Winn-Dixie Stores has found -- as Jefferson Davis did long ago -- that winning Dixie ain't easy. The Deep South supermarket chain operates about 480 combination food and drug stores throughout Alabama, Florida, Georgia, Louisiana, and Mississippi under the Winn-Dixie and Winn-Dixie Marketplace banners. Most of Winn-Dixie's supermarkets have pharmacies, about 75 house liquor stores, and several sell gas. The company's brands include Thrifty Maid, Winn & Lovett, and Winn-Dixie. Founded in 1925, Winn-Dixie Stores is a subsidiary of BI-LO Holding, which merged Winn-Dixie and South Carolina-based BI-LO in 2012, and took them private.
Change in Company Type
Winn-Dixie merged with BI-LO in March 2012 and the two were taken private by BI-LO Holding in a deal valued at $560 million. Both companies continue to operate under their own banners. Combined the two rank as the ninth-largest supermarket chain in the US with nearly 690 grocery stores in eight states throughout the Southeast. BI-LO's owner, private equity firm Lone Star Funds, controls the combined companies.
Privately-held Winn-Dixie Stores doesn't report sales. However, it rang up an estimated $7.1 billion in sales in fiscal 2012 (ends June), up from a reported $6.9 billion in 2011. In fiscal 2011 the grocery chain's overall sales and same-store sales were essentially flat compared to the previous year. Net income, however, plunged in 2011 and the company posted a loss of about $70 million. Combined Winn-Dixie Stores and sister company BI-LO are projected to have about $10 billion in annual sales.
To fend off rivals (including Wal-Mart and Publix Super Markets) and stem the flow of red ink, Winn-Dixie had retrenched by exiting noncore markets and selling retail and manufacturing assets, including more than 500 supermarkets, during a bankruptcy restructuring. The asset sales have continued post bankruptcy as the regional chain struggles with the effects of food inflation, the shift from brand-name pharmaceuticals to generics, increased competition, and the weak economy. In 2011 Winn-Dixie sold its Deep South beverage manufacturing plant in Georgia to Polar Beverages. The sale marked the completion of its program to divest all non-core manufacturing operations. Polar is continuing to supply Winn-Dixie stores with Chek brand soft drinks, made by Deep South.

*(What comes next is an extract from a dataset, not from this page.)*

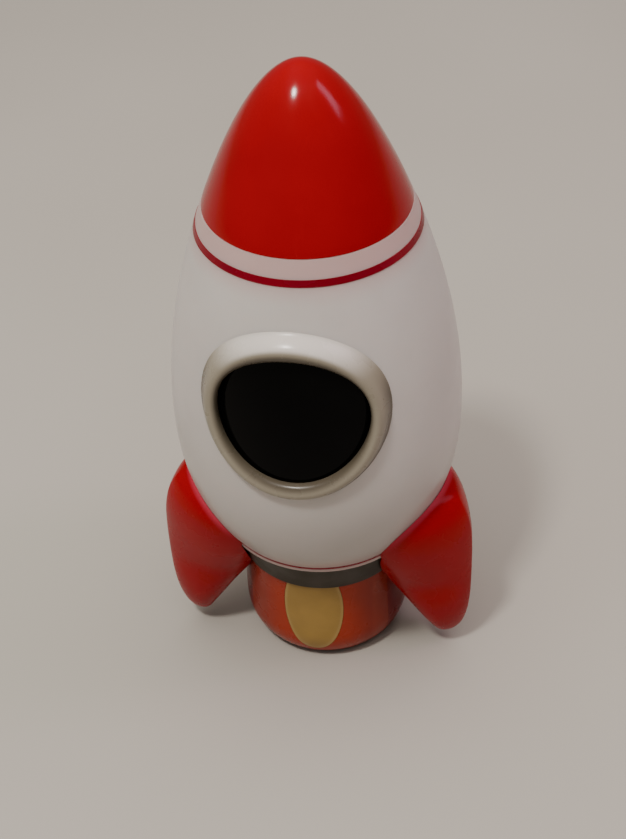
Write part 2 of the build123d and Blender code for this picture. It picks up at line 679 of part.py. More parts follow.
with BuildPart() as base_plate:
    with BuildSketch(Plane.XY.offset(PLATE_BOTTOM)):
        Circle(PLATE_RADIUS)
    extrude(amount=PLATE_TOP - PLATE_BOTTOM)
    with BuildSketch():
        Circle(PLATE_RADIUS)
        Circle(PLATE_RADIUS - RIM_WIDTH, mode=Mode.SUBTRACT)
    extrude(amount=PLATE_BOTTOM)
    with BuildSketch(Plane.XY.offset(PLATE_TOP)):
        with Locations(door_screw_spot):
            Circle(DOOR_BOSS_RADIUS)
    extrude(amount=DOOR_BOSS_HEIGHT)
    with BuildSketch(Plane.XY.offset(PLATE_BOTTOM)):
        door_outline(DOOR_FIT)
    extrude(amount=DOOR_RECESS, mode=Mode.SUBTRACT)
    with BuildSketch(Plane.XY.offset(RECESS_TOP)):
        Circle(CELL_OPENING_RADIUS)
        with Locations(door_screw_spot):
            Circle(DOOR_SCREW["shank"] + THREAD_FIT)
    extrude(amount=PLATE_TOP + DOOR_BOSS_HEIGHT - RECESS_TOP, mode=Mode.SUBTRACT)
    with BuildSketch(Plane.XY.offset(PLATE_BOTTOM)):
        with Locations(*plate_screw_spots):
            Circle(PLATE_SCREW["shank"] + 2 * SEAT_GAP)
        with Locations(switch_spot):
            Rectangle(knob_slot_length, knob_slot_width)
    extrude(amount=PLATE_TOP - PLATE_BOTTOM, mode=Mode.SUBTRACT)
    with BuildSketch(Plane.XY.offset(PLATE_BOTTOM)):
        with Locations(*plate_screw_spots):
            Circle(PLATE_SCREW["head"] + 2 * SEAT_GAP)
    extrude(amount=PLATE_SCREW["head_height"] + SEAT_GAP, mode=Mode.SUBTRACT)
finish(base_plate.part, "base_plate")

plate_screw_seat = PLATE_BOTTOM + PLATE_SCREW["head_height"]
finish(screw_group(facing_down(plate_screw_spots, plate_screw_seat), PLATE_SCREW), "base_plate_screws")

# ================================================================ battery door
with BuildPart() as battery_door:
    with BuildSketch(Plane.XY.offset(DOOR_BOTTOM)):
        door_outline(0.0)
    extrude(amount=DOOR_THICKNESS)
    with BuildSketch(Plane.XY.offset(DOOR_BOTTOM)):
        with Locations(door_screw_spot):
            Circle(DOOR_SCREW["shank"] + THREAD_FIT)
    extrude(amount=DOOR_THICKNESS, mode=Mode.SUBTRACT)
    with BuildSketch(Plane.XY.offset(DOOR_BOTTOM)):
        with Locations(door_screw_spot):
            Circle(DOOR_SCREW["head"] + THREAD_FIT)
    extrude(amount=DOOR_SCREW["head_height"], mode=Mode.SUBTRACT)
finish(battery_door.part, "battery_door")

door_screw_seat = DOOR_BOTTOM + DOOR_SCREW["head_height"] - THREAD_FIT
finish(screw_on(facing_down([door_screw_spot], door_screw_seat)[0], DOOR_SCREW), "door_screw")

cell_spots = spots(CELL_AZIMUTHS, CELL_CIRCLE)
with BuildPart() as door_contacts:
    with BuildSketch(Plane.XY.offset(DOOR_TOP)):
        with Locations(*cell_spots):
            Circle(CONTACT_RADIUS)
        with BuildLine():
            Line(cell_spots[1], cell_spots[2])
        trace(line_width=CONTACT_STRIP_WIDTH)
    extrude(amount=CONTACT_THICKNESS)
finish(door_contacts.part, "door_contacts")

# ================================================================ cells and their box
with BuildPart() as batteries:
    with BuildSketch(Plane.XY.offset(CELL_BOTTOM)):
        with Locations(*cell_spots):
            Circle(CELL_RADIUS)
    extrude(amount=CELL_LENGTH - CELL_NUB_HEIGHT)
    chamfer(batteries.edges().filter_by(GeomType.CIRCLE), CELL_EDGE)
    with BuildSketch(Plane.XY.offset(CELL_TOP - CELL_NUB_HEIGHT)):
        with Locations(*cell_spots):
            Circle(CELL_NUB_RADIUS)
    extrude(amount=CELL_NUB_HEIGHT)
finish(batteries.part, "batteries")

board_post_spots = spots(BOARD_POST_AZIMUTHS, BOARD_POST_CIRCLE)
with BuildPart() as battery_box:
    with BuildSketch(Plane.XY.offset(BOX_BOTTOM)):
        Circle(BOX_RADIUS)
    extrude(amount=BOX_TOP - BOX_BOTTOM)
    with BuildSketch(Plane.XY.offset(BOX_FLANGE_BOTTOM)):
        Circle(BOX_FLANGE_RADIUS)
        with Locations(*box_screw_spots):
            Circle(BOX_SCREW["shank"] + 2 * SEAT_GAP, mode=Mode.SUBTRACT)
        with Locations(lead_hole_spot):
            Circle(LEAD_HOLE_RADIUS, mode=Mode.SUBTRACT)
    extrude(amount=BOX_FLANGE_THICKNESS)
    with BuildSketch(Plane.XY.offset(BOX_TOP)):
        with Locations(*board_post_spots):
            Circle(BOARD_POST_RADIUS)
    extrude(amount=BOARD_STAND_OFF - SEAT_GAP)
    with BuildSketch(Plane.XY.offset(BOX_BOTTOM)):
        with Locations(*cell_spots):
            Circle(CELL_RADIUS + CELL_FIT)
    extrude(amount=BOX_CEILING_BOTTOM - BOX_BOTTOM, mode=Mode.SUBTRACT)
    with BuildSketch(Plane.XY.offset(BOARD_BOTTOM)):
        with Locations(*board_post_spots):
            Circle(BOARD_SCREW["shank"] + THREAD_FIT)
    extrude(amount=-BOARD_SCREW["length"], mode=Mode.SUBTRACT)
finish(battery_box.part, "battery_box")

finish(screw_group(facing_up(box_screw_spots, BOX_FLANGE_TOP + THREAD_FIT), BOX_SCREW), "battery_box_screws")


def contact_spring(x, y):
    """One coil spring that presses on a cell."""
    coil_height = SPRING_ROOM - 2 * SPRING_WIRE - 2 * SEAT_GAP
    base = CELL_TOP + SPRING_WIRE + SEAT_GAP
    with BuildPart() as spring:
        with BuildLine():
            coil = Helix(
                pitch=coil_height / SPRING_TURNS,
                height=coil_height,
                radius=SPRING_RADIUS,
                center=(x, y, base),
            )
        with BuildSketch(Plane(origin=coil @ 0, z_dir=coil % 0)):
            Circle(SPRING_WIRE)
        sweep()
    return spring.part


finish(Compound(children=[contact_spring(x, y) for x, y in cell_spots]), "battery_springs")

# ================================================================ lamp board
with BuildPart() as led_board:
    with BuildSketch(Plane.XY.offset(BOARD_BOTTOM)):
        Circle(BOARD_RADIUS)
        with Locations(*board_post_spots):
            Circle(BOARD_SCREW["shank"] + 2 * SEAT_GAP, mode=Mode.SUBTRACT)
    extrude(amount=BOARD_THICKNESS)
finish(led_board.part, "led_board")

finish(screw_group(facing_up(board_post_spots, BOARD_TOP + THREAD_FIT), BOARD_SCREW), "board_screws")

led_spots = spots(LED_AZIMUTHS, LED_CIRCLE)
led_bottom = BOARD_TOP + SEAT_GAP / 2
with BuildPart() as leds:
    with BuildSketch(Plane.XY.offset(led_bottom)):
        with Locations(*led_spots):
            Circle(LED_FLANGE_RADIUS)
    extrude(amount=LED_FLANGE_HEIGHT)
    with BuildSketch(Plane.XY.offset(led_bottom + LED_FLANGE_HEIGHT)):
        with Locations(*led_spots):
            Circle(LED_RADIUS)
    extrude(amount=LED_BARREL_HEIGHT)
    fillet(leds.edges().filter_by(GeomType.CIRCLE).group_by(Axis.Z)[-1], LED_RADIUS * LED_DOME_SHARE)
finish(leds.part, "leds")

with BuildPart() as board_components:
    with BuildSketch(Plane.XY.offset(led_bottom)):
        Rectangle(CHIP_SIZE[0] / 2, CHIP_SIZE[1] / 2)
    extrude(amount=CHIP_SIZE[2])
    resistor_seat = led_bottom + RESISTOR_RADIUS
    for azimuth in RESISTOR_AZIMUTHS:
        x, y = spot(azimuth, RESISTOR_OUT)
        with BuildSketch(Plane(origin=(x, y - RESISTOR_LENGTH / 2, resistor_seat), z_dir=(0, 1, 0))):
            Circle(RESISTOR_RADIUS)
        extrude(amount=RESISTOR_LENGTH)
finish(board_components.part, "board_components")

# ================================================================ power switch
switch_bottom = PLATE_TOP + SEAT_GAP
cavity_length = KNOB_HEAD_LENGTH + SWITCH_TRAVEL + 2 * SLIDE_FIT
cavity_width = KNOB_HEAD_WIDTH + 2 * SLIDE_FIT
with BuildPart() as switch_body:
    with BuildSketch(Plane.XY.offset(switch_bottom)):
        with Locations(switch_spot):
            Rectangle(SWITCH_LENGTH, SWITCH_WIDTH)
    extrude(amount=SWITCH_HEIGHT)
    with BuildSketch(Plane.XY.offset(switch_bottom)):
        with Locations(switch_spot):
            Rectangle(cavity_length, cavity_width)
    extrude(amount=KNOB_HEAD_HEIGHT + 2 * SLIDE_FIT, mode=Mode.SUBTRACT)
finish(switch_body.part, "switch_body")

with BuildPart() as switch_knob:
    with BuildSketch(Plane.XY.offset(KNOB_BOTTOM)):
        with Locations((SWITCH_X_OFF, switch_spot[1])):
            Rectangle(KNOB_LENGTH, KNOB_WIDTH)
    extrude(amount=switch_bottom + SLIDE_FIT - KNOB_BOTTOM)
    with BuildSketch(Plane.XY.offset(switch_bottom + SLIDE_FIT)):
        with Locations((SWITCH_X_OFF, switch_spot[1])):
            Rectangle(KNOB_HEAD_LENGTH, KNOB_HEAD_WIDTH)
    extrude(amount=KNOB_HEAD_HEIGHT)
finish(switch_knob.part, "switch_knob")

# ================================================================ leads
LEAD_DROP = 4.0  # height of the bend above the board
LEAD_LANDING = 2.2  # in from the board's edge
LEAD_CLEAR = 1.2  # out from the board's edge
LEAD_STRAIGHT = 6.0  # above the switch before the wire leans out
LEAD_LEAN = 6.0
LEAD_OVER_FLANGE = 8.0
LEAD_UNDER_TOP = 3.0


def lead(side):
    """A wire from the switch up past the battery box and over the edge of the board."""
    x = side * LEAD_SPACING
    start = switch_bottom + SWITCH_HEIGHT
    inner = -(BOARD_RADIUS + LEAD_CLEAR + LEAD_RADIUS)
    inner = min(inner, -(BOX_RADIUS + 2 * LEAD_RADIUS))
    landing = -(BOARD_RADIUS - LEAD_LANDING)
    with BuildPart() as wire:
        with BuildLine():
            path = FilletPolyline(
                (x, -SWITCH_OUT, start),
                (x, -SWITCH_OUT, start + LEAD_STRAIGHT),
                (x, -LEAD_HOLE_OUT, start + LEAD_STRAIGHT + LEAD_LEAN),
                (x, -LEAD_HOLE_OUT, BOX_FLANGE_TOP + LEAD_OVER_FLANGE),
                (x, inner, BOX_TOP - LEAD_UNDER_TOP),
                (x, inner, BOARD_TOP + LEAD_DROP),
                (x, landing, BOARD_TOP + LEAD_DROP),
                (x, landing, BOARD_TOP),
                radius=LEAD_BEND,
            )
        with BuildSketch(Plane(origin=path @ 0, z_dir=path % 0)):
            Circle(LEAD_RADIUS)
        sweep()
    return wire.part


finish(lead(-1), "switch_lead_red")
finish(lead(1), "switch_lead_black")
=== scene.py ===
"""Looks of a battery night light shaped like a toy rocket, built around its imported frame."""

import json
from math import copysign, cos, hypot, pi, radians, sin, sqrt

import bpy
from bpy.props import FloatProperty, FloatVectorProperty, PointerProperty
from mathutils import Matrix, Quaternion, Vector


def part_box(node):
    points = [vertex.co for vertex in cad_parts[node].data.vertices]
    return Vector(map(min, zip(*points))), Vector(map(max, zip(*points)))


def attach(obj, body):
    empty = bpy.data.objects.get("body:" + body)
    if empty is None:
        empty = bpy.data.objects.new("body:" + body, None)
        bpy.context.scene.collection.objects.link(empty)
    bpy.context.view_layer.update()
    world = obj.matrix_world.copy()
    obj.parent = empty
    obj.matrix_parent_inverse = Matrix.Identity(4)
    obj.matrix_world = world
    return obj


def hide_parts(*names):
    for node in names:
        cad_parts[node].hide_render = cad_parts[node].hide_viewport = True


bl_info = {
    "name": "Rocket night light",
    "version": (1, 0, 0),
    "blender": (4, 5, 0),
    "location": "3D View > Sidebar > Rocket",
    "description": "Builds the looks of a rocket night light around its packed frame",
    "category": "Object",
}

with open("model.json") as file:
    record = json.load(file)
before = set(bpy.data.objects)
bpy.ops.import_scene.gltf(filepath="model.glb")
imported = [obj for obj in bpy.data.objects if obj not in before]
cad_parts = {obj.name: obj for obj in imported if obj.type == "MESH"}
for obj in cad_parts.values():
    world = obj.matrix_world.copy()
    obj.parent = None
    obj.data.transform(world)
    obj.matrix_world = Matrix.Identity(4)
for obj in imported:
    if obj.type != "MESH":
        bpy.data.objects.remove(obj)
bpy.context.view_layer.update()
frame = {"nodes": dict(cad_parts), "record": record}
NODES = frame["nodes"]
ROCKET = "rocket"
MM = 0.001

BODY_LOW, BODY_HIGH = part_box("body_shell")
NOSE_LOW, NOSE_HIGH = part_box("nose_cap")
COLLAR_LOW, COLLAR_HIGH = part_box("collar_ring")
BEZEL_LOW, BEZEL_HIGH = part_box("porthole_bezel")
REAR_FIN_LOW, REAR_FIN_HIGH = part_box("rear_fin")

PORTHOLE_HEIGHT = (BEZEL_LOW.z + BEZEL_HIGH.z) / 2

# the body bulges by these powers below and above its belly, and the nose narrows by the third
LOWER_FULLNESS = 2.5
UPPER_FULLNESS = 1.87
NOSE_FULLNESS = 1.084
NOSE_HEIGHT = 36.4 * MM
NOSE_WALL = 2 * MM
NOSE_TIP_WALL = 3 * MM
NOSE_SPIGOT = 6 * MM
NOSE_SPIGOT_WALL = 1.5 * MM
NOSE_SEAT_ROUND = 0.3 * MM
NOSE_POLE = 0.05 * MM
SEAT_CLEARANCE = 0.02 * MM

COLLAR_LOW_RADIUS = 24.0 * MM
COLLAR_BORE = 22.6 * MM
LIP_RADIUS = 28.75 * MM
LIP_BORE = 27.2 * MM
LIP_HEIGHT = 1.1 * MM
LINE_TOP = 1.9 * MM
LINE_BORE = 28.2 * MM

PETAL_HALF_WIDTH = 8.4 * MM
PETAL_HALF_HEIGHT = 17.5 * MM
PETAL_MIDDLE = 22 * MM
CELL_BAND_HEIGHT = 0.0358

FIN_RINGS = 66
FIN_REACH_TRIM = 0.03 * MM
FIN_EDGE_ROUND = 1.2 * MM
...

Winn-Dixie has tried to generate cash to fund an aggressive and expensive store-remodeling program. The company's strategy includes upscaling its image by emphasizing better customer service, freshness, quality, and cleanliness. While the grocer announced ambitious plans to remodel essentially all of its stores by mid-2013, it has revised its remodel strategy to become more selective.